First of all, there is no way of keeping track of the cards you found and no save system whatsoever – that doesn’t help. Besides, simply moving around is a slow and clumsy process, and making your way through the apartments can quickly get irritating. But the real issue here is how obtuse the puzzles can get… Note that the problem isn’t that they are twisted, though – that would be their distinctive quality – but because most of it is just anti-ergonomic. Prepare yourself for all of the genre’s shortcomings, from pixel hunt to “one-click-too-much” cancellations. There is one specific room where this lack of consideration for the player’s patience is seriously obvious.
That one room happens to be a casino. You can already guess what’s gonna wrong here. So… there are slot machines, a poker table and a bunch of kinescopes – which all require differently-colored tokens to work. These tokens are obtained at a nearby spinning wheel which gives you one random token at a time. And with that… you need to obtain a 777 at the slot machines, get two wins at the poker table and a take a look in the right kinescope which is randomly-generated. And since you’ll obviously fail pretty often at whatever you’re doing, you have to keep doing the same stupid stuff over and over again… It’s not over though: do note that it is perfectly possible and even likely that the wheel might not give you any token at all if you land on an… “unfriendly” spot, in which case it will actually teleport you to a completely random room. Yeah, right – you get the picture.

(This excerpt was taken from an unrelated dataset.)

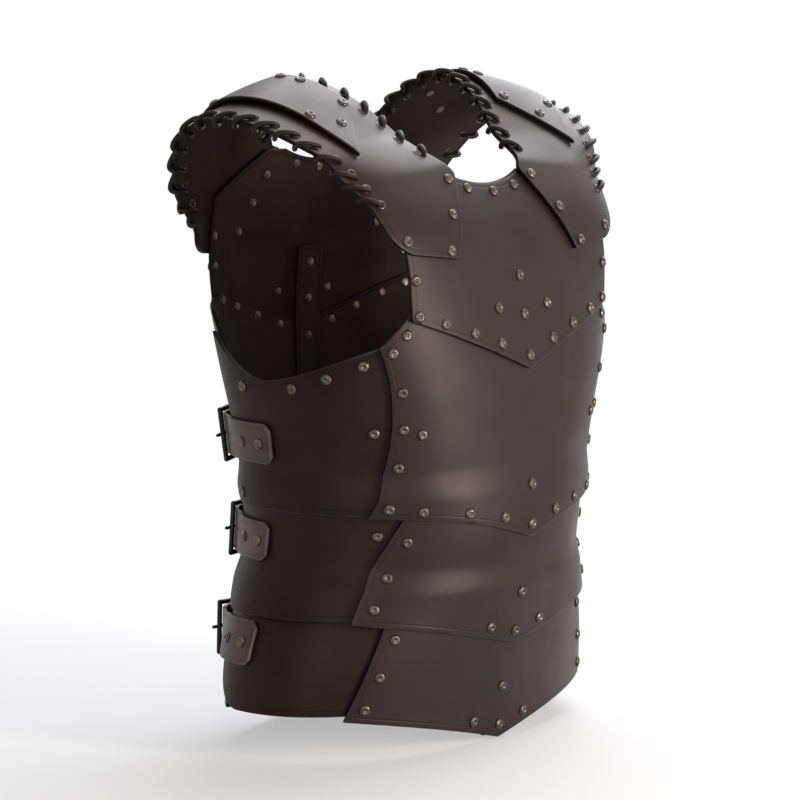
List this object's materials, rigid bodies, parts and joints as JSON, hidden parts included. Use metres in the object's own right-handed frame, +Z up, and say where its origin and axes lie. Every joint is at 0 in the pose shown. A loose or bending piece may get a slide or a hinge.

This bit alone makes the adventure a hassle to complete, and is symbolic of how obtuse the game can get. It’s a pitty, because a lot of work went into the art direction, and the concept had a lot of potential. Is it possible Alice might simply have been too ambitious for its time? It’s still worth a try in spite of its broken mechanics though, be it only for the journey through Kaneko’s artistic mind as Shono brought into interactive form.